Furthermore, the flashback, especially when compared with Charles’s childhood, explains why Emma behaves as she does. Whereas Charles was hardworking but ultimately mediocre in his classes, Emma is remarkably bright but lacks discipline. Furthermore, while he had time to explore vices and develop a sense of self, she did not have that same transitional period in her life, flitting from one contained lifestyle to another and rooting her identity in the literary world, the only place she found freedom. The role of gender shaped their experiences, as Emma’s longing for adventure and something greater grew the longer she was confined by the limitations of women’s role in society. In contrast, Charles has only become more mediocre and settled over time due to the freedom his gender has afforded him. As such, while their personalities are fundamentally different, society’s restriction of women heightens said differences and contributes to Emma’s discontent throughout the novel.

The flashback also explains how and why she turned to literature and other sources of romanticism as a guide:

With a mind that was practical, even in the midst of her enthusiasms, she had loved the Church for the sake of the flowers, music for the words of the ballads, and literature for its power to kindle her passions; this mind rebelled against the mysteries of faith, as she became ever more irritated by the discipline, which was a thing alien to her temperament. 

Establishing Emma’s romantic ideals in this way foreshadows Emma’s lifelong struggle of trying to find happiness by showing how she has previously sought this goal through various means, such as her previous religious zealousness, with little success. The flashback recounts how she has used her passions as escapism from her previous “cages” of mundanity (the convent and her father’s farm), signaling to the reader that she will tragically attempt the same to escape the small towns she is stuck in throughout her marriage.

Part 1, Chapter 6
Explanation and Analysis—Emma's Childhood:

In Part 1, Chapter 6, following Emma’s realization that she doesn’t love Charles and her newfound goal of finding the happiness she read about in books, the audience is brought into a flashback to Emma’s childhood and time in the convent. This chapter provides context for her outlook on life and humanizes Emma, who has felt distant to readers until this point. Due to the novel’s focus on Charles, the reader has only been given a reductive and flat understanding of Emma. For example, in Part 1, Chapter 3:

But never could he [Charles] imagine her [Emma], other than as he had first seen her, or exactly as he had just left her. 

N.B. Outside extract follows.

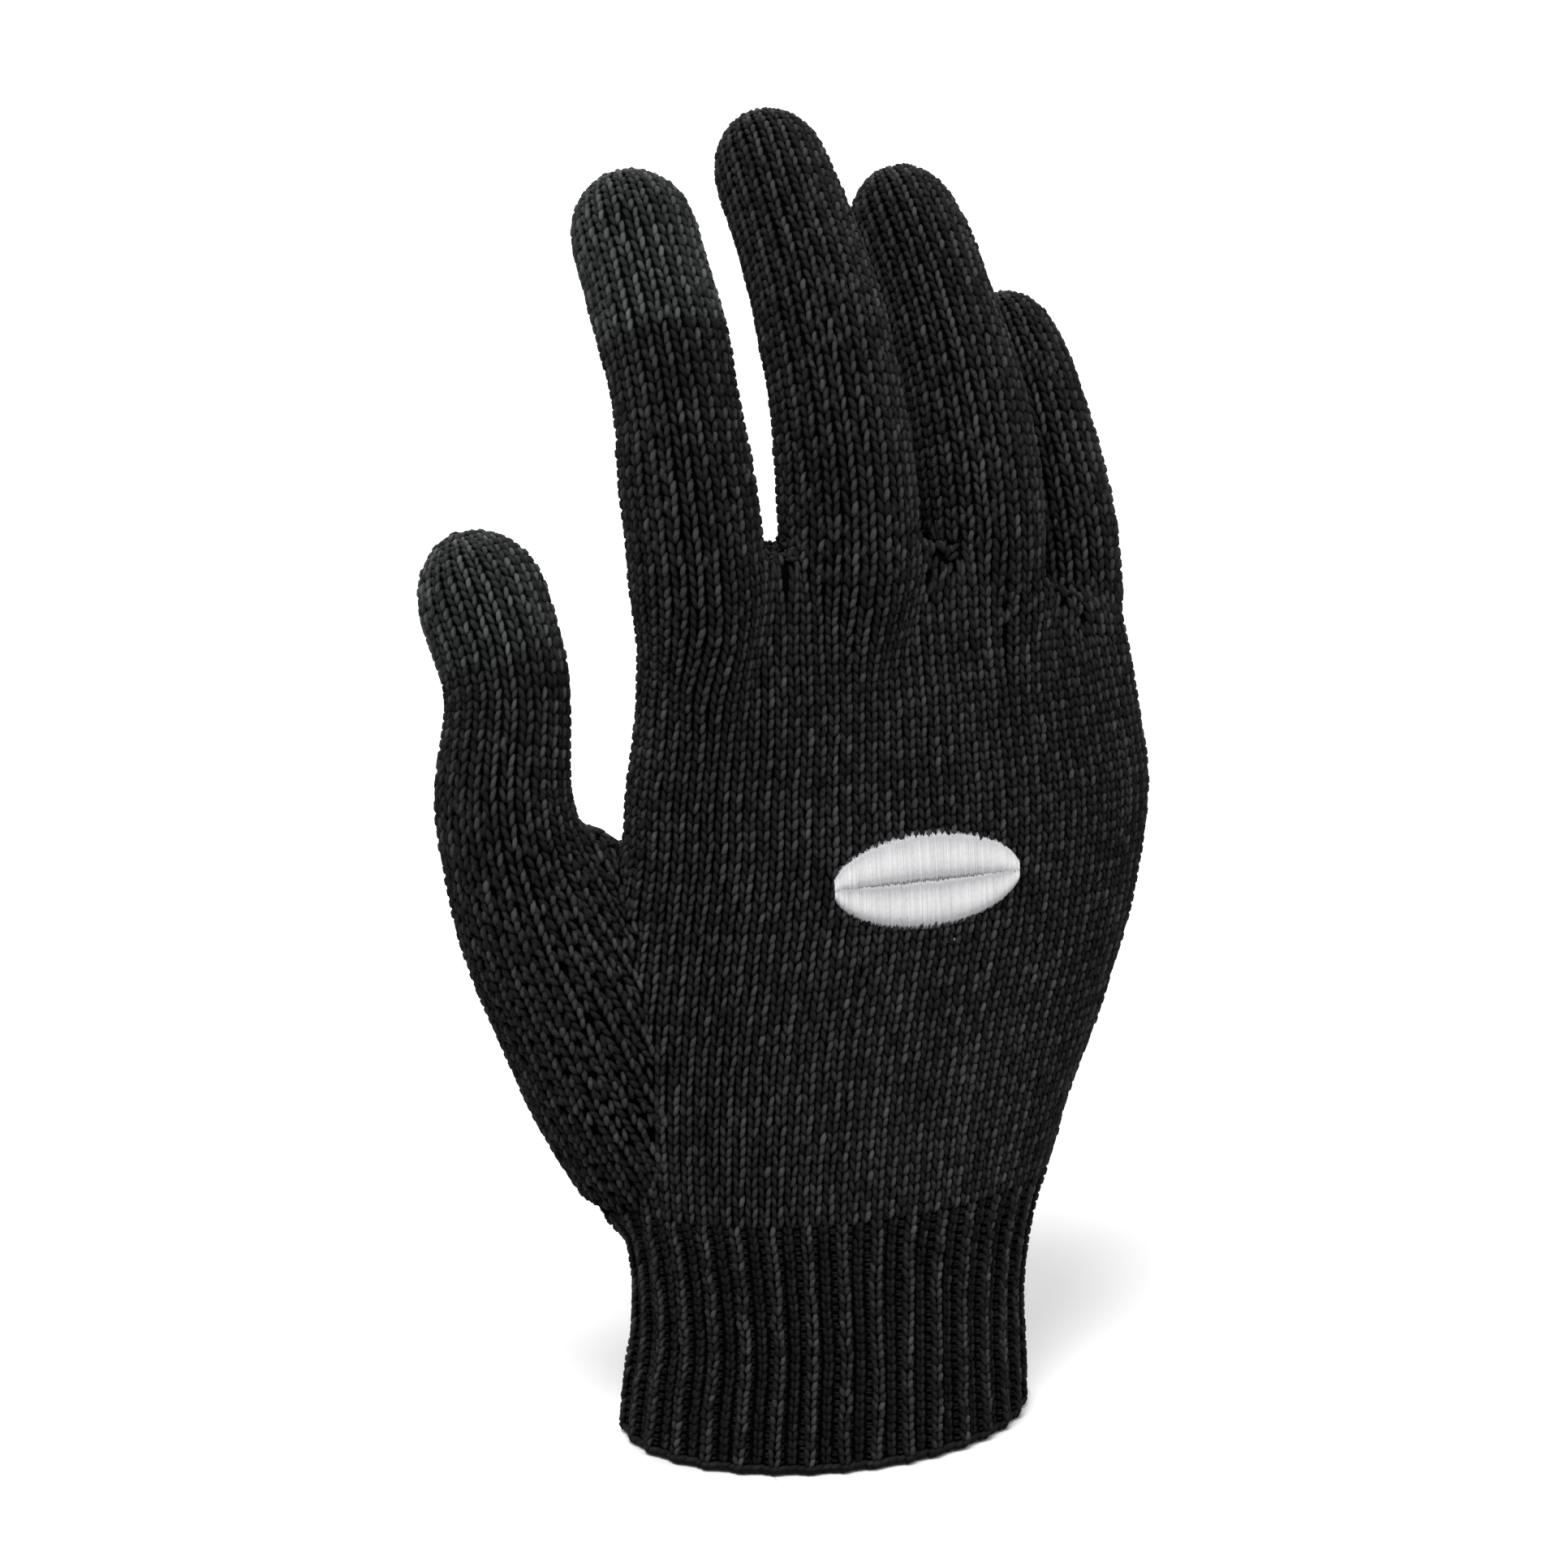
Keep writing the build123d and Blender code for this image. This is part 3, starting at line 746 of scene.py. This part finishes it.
# The hand's wale that each finger's first one goes on from, and the heights of the webs beside the finger
SHARE_FROM = {"index": 0, "middle": 12, "ring": 24, "little": 36}
WEBS = {"index": (None, 149.6), "middle": (149.6, 149.6), "ring": (149.6, 140.8), "little": (140.8, None)}
HAND_WALES = 46
theta_z = np.linspace(38, 152, 58)
theta_share = np.linspace(0, 1, 93)
theta_table = {back: np.stack([side_theta(theta_share, z, back) for z in theta_z])
               for back in (True, False)}


def hand_theta(share, z, back):
    """side_theta read from a table, for many places at once."""
    row = np.clip((z - theta_z[0]) / (theta_z[1] - theta_z[0]), 0, len(theta_z) - 1.001)
    column = np.clip(share * (len(theta_share) - 1), 0, len(theta_share) - 1.001)
    r, c = row.astype(int), column.astype(int)
    fr, fc = row - r, column - c
    t = theta_table[back]
    return ((1 - fr) * ((1 - fc) * t[r, c] + fc * t[r, c + 1])
            + fr * ((1 - fc) * t[r + 1, c] + fc * t[r + 1, c + 1]))


def course_stations(digit, first, step):
    """Arc lengths of the courses, a step apart over the surface from the first to the tip."""
    s = np.linspace(min(first, 0), digit.length * 0.9995, 3000)
    r = digit.radius(np.maximum(s, 0))
    inward = np.where(s[1:] > digit.dome_start, np.diff(r), 0)
    walk = np.concatenate([[0], np.cumsum(np.hypot(np.diff(s), inward))])
    return np.interp(np.arange(0, walk[-1], step), walk, s)


def piece_names(name, s, in_hand):
    """The piece that each place along a digit belongs to, given its piece where it is still in the hand."""
    number = segment_at(name, s)
    out = np.array(in_hand, dtype="U40")
    for i in range(len(digits[name].hinge_s)):
        out = np.where(number == i, f"{segments[name, i].name}_knit", out)
    return out


def hand_piece(back, x):
    """The name of the piece of the hand's knit at an x; numbers or arrays of them."""
    face = "back" if back else "palm"
    return np.where(np.asarray(x) < HAND_MIDDLE, f"hand_{face}_thumb_side_knit",
                    f"hand_{face}_little_side_knit")


def lay_finger(name):
    """One finger's wales, back and palm, from the cuff up through the hand to the finger's tip."""
    digit = digits[name]
    count = WALES[name]
    webs = WEBS[name]
    z0 = digit.line[0, 2]
    stations = course_stations(digit, 42.4 - z0, HAND_COURSE)
    targets, keeps, tones, pieces = [], [], [], []
    for back in (True, False):
        order = range(count) if back else range(count - 1, -1, -1)
        for j in order:
            share = np.clip((SHARE_FROM[name] + j + 0.5) / HAND_WALES, 0.0, 1.0)
            z = z0 + stations
            in_hand = hand_point(hand_theta(share, z, back), np.minimum(z, WEB_TOP))
            in_hand[:, 2] = z
            turn = math.pi * (j + 0.5) / count
            angle = math.pi + turn if back else math.pi - turn
            on_finger = digit.point(np.full(len(stations), angle), np.maximum(stations, 0.0))
            across = 2 * (j + 0.5) / count - 1
            web = webs[0] if across < 0 else webs[1]
            other = min(w for w in webs if w)
            near = across ** 2 if web else 0.0
            web = web or other
            move = smoothstep(z, (1 - near) * (web - 24) + near * (web - 6),
                              (1 - near) * (web + 1) + near * (web + 4))
            targets.append(in_hand * (1 - move)[:, None] + on_finger * move[:, None])
            keeps.append(np.ones(len(stations), bool))
            tones.append(np.full(len(stations), 0.62) * (1 + RNG.normal(0, 0.05)))
            pieces.append(piece_names(name, stations, hand_piece(back, in_hand[:, 0])))
    targets, keeps, pieces = np.array(targets), np.array(keeps), np.array(pieces)
    flat = targets.reshape(-1, 3)
    thumb_gap = digits["thumb"].outside(flat).reshape(keeps.shape)
    keeps &= thumb_gap > -0.35
    for other_name in FINGERS:
        if other_name != name:
            gap = digits[other_name].outside(flat).reshape(keeps.shape)
            keeps &= ~((gap < -0.6) & (targets[..., 2] > 150))
    tones = np.array(tones) * (1 + RNG.normal(0, 0.04, keeps.shape))
    lay(targets, keeps, pieces, tones)


THUMB_BOTTOM = 42.5           # the thumb's wales start above this height, mm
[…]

Thus, the flashback breaks away from centralizing Charles’s role in Emma’s life to discuss Emma’s life before Charles, which feels like the true beginning of Madame Bovary. This flashback chapter mirrors the novel’s opening, which describes Charles’s childhood and creates the feeling that the first few chapters were only a false start that now comes to fruition with the reintroduction of the titular character on her own terms. The use of a flashback to restart the novel subverts the expectation of the novel having a male focus (although the title may have tipped off readers) and challenges readers by making them realize that even realist stories are subjective and change based on the focal character. 

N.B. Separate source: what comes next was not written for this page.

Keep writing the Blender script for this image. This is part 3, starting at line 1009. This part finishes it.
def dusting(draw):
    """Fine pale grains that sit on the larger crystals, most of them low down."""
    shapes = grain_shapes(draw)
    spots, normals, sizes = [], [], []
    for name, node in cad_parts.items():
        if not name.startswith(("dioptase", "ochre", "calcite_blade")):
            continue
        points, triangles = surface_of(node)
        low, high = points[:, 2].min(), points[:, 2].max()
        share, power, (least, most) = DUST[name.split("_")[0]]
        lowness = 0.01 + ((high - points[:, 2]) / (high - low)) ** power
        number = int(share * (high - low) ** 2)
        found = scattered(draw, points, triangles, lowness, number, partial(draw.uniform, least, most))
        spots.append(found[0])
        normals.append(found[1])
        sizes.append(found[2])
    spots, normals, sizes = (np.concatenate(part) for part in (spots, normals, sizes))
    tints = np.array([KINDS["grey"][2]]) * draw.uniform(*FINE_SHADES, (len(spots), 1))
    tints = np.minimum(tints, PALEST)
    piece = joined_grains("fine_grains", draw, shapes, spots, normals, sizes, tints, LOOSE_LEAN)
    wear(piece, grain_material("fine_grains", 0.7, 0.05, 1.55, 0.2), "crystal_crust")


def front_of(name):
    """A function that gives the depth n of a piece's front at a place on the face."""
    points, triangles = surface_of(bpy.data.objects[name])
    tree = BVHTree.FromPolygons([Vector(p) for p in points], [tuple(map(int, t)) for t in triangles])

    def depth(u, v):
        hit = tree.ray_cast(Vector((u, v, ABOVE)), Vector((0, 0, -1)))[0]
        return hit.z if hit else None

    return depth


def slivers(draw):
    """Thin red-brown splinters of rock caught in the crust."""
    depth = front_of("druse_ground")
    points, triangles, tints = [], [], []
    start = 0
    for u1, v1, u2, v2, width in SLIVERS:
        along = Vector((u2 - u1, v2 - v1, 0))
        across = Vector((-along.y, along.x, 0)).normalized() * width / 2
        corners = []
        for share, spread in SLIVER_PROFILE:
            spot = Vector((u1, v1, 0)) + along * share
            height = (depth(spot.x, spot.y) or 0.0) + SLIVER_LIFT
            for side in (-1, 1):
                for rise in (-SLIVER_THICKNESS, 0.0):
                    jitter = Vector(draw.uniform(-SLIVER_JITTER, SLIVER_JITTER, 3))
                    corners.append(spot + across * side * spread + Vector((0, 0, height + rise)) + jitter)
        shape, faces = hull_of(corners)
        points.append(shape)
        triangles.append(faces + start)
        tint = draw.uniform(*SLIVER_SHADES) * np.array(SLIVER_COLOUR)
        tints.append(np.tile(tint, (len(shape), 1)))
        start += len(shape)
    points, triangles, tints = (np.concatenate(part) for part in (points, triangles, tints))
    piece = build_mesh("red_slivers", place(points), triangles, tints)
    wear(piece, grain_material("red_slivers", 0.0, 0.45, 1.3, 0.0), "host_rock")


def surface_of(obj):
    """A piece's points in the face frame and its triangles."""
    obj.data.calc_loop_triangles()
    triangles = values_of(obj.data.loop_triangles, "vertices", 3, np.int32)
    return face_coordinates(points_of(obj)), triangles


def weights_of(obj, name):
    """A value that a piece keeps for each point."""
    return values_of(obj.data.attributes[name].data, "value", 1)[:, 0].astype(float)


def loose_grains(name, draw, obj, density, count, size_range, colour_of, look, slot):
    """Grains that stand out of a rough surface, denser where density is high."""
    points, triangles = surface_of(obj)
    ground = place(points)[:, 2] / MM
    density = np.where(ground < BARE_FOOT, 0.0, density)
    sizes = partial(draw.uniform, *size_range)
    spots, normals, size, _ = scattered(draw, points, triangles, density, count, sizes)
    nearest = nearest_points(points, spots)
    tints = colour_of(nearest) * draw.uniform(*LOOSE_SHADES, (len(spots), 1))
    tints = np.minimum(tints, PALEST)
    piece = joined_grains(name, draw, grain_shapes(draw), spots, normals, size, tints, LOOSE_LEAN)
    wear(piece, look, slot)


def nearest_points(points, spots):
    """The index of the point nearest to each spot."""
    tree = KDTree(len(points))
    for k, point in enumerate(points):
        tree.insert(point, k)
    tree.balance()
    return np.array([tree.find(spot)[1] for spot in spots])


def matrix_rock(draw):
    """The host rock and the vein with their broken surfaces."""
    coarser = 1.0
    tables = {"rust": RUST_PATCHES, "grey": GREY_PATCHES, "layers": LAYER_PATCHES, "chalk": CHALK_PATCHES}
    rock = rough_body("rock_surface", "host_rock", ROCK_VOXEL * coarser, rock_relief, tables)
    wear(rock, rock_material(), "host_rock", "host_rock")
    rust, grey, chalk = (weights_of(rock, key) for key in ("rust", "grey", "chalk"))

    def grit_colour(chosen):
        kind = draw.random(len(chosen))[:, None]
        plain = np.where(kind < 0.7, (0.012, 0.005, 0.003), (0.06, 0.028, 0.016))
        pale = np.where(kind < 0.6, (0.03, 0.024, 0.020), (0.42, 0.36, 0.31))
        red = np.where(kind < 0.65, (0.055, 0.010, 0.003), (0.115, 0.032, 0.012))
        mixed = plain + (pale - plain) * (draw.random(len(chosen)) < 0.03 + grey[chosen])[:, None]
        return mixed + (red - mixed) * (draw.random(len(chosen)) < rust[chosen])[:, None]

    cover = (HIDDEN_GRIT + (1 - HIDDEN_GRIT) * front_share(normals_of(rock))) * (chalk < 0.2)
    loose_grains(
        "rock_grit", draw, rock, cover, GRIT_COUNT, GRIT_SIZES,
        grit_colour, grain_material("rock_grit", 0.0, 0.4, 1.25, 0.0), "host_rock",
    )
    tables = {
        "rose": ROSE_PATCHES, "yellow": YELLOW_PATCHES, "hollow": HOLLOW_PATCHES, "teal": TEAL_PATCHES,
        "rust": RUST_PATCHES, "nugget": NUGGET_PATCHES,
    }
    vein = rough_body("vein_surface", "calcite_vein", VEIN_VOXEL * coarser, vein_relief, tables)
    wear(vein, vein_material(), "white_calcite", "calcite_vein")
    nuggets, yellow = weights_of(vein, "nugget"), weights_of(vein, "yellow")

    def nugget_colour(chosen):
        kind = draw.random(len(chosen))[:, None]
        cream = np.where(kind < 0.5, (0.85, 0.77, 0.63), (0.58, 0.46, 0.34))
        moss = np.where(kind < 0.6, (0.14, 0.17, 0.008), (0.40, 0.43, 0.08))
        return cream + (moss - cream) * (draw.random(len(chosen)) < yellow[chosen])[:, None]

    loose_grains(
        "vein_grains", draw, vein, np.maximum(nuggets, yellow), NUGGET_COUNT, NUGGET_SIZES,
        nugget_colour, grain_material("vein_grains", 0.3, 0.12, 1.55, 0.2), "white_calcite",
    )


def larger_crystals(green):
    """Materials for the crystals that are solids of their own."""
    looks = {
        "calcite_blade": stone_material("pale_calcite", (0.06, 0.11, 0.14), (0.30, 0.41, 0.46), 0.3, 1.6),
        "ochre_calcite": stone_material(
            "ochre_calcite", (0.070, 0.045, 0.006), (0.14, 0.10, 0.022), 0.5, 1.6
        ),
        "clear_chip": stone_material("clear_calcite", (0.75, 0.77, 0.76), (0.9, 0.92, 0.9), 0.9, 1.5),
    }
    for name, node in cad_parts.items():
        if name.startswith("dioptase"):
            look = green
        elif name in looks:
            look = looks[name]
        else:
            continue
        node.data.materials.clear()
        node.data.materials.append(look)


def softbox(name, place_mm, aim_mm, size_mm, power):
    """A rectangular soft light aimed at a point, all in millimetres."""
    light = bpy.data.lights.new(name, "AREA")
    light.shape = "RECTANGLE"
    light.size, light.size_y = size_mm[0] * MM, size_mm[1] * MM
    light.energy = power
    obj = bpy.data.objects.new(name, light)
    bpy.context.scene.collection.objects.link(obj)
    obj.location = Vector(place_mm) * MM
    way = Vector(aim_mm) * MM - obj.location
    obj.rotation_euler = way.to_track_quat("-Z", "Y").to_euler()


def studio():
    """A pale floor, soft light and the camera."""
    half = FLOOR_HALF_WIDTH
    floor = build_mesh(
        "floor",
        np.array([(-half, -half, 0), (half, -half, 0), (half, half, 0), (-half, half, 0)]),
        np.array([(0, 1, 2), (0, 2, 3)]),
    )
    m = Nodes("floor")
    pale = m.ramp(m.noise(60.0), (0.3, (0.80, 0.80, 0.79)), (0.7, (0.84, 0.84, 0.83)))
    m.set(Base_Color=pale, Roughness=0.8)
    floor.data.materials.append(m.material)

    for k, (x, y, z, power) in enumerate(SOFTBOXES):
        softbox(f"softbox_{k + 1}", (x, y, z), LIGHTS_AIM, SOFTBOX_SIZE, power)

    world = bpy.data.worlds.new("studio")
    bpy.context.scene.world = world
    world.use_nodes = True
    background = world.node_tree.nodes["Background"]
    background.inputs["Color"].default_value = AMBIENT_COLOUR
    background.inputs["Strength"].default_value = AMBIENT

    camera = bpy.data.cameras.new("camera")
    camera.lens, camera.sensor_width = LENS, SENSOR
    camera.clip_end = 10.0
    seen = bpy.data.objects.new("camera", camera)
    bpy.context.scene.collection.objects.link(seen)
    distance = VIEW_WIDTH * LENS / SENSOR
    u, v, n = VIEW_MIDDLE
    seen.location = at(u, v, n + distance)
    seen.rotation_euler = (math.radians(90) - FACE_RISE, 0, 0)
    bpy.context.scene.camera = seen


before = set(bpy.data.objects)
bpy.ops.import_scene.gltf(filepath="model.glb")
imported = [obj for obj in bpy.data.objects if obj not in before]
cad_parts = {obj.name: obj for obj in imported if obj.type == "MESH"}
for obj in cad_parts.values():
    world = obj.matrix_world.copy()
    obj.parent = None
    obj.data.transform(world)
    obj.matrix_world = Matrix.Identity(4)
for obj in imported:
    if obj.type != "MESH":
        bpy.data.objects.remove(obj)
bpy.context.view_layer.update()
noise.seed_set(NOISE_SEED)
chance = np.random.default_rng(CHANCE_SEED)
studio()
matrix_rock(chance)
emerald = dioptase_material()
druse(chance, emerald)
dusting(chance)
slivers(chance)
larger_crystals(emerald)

Furthermore, the flashback, especially when compared with Charles’s childhood, explains why Emma behaves as she does. Whereas Charles was hardworking but ultimately mediocre in his classes, Emma is remarkably bright but lacks discipline. Furthermore, while he had time to explore vices and develop a sense of self, she did not have that same transitional period in her life, flitting from one contained lifestyle to another and rooting her identity in the literary world, the only place she found freedom. The role of gender shaped their experiences, as Emma’s longing for adventure and something greater grew the longer she was confined by the limitations of women’s role in society. In contrast, Charles has only become more mediocre and settled over time due to the freedom his gender has afforded him. As such, while their personalities are fundamentally different, society’s restriction of women heightens said differences and contributes to Emma’s discontent throughout the novel.

The flashback also explains how and why she turned to literature and other sources of romanticism as a guide:

With a mind that was practical, even in the midst of her enthusiasms, she had loved the Church for the sake of the flowers, music for the words of the ballads, and literature for its power to kindle her passions; this mind rebelled against the mysteries of faith, as she became ever more irritated by the discipline, which was a thing alien to her temperament. 

Establishing Emma’s romantic ideals in this way foreshadows Emma’s lifelong struggle of trying to find happiness by showing how she has previously sought this goal through various means, such as her previous religious zealousness, with little success. The flashback recounts how she has used her passions as escapism from her previous “cages” of mundanity (the convent and her father’s farm), signaling to the reader that she will tragically attempt the same to escape the small towns she is stuck in throughout her marriage.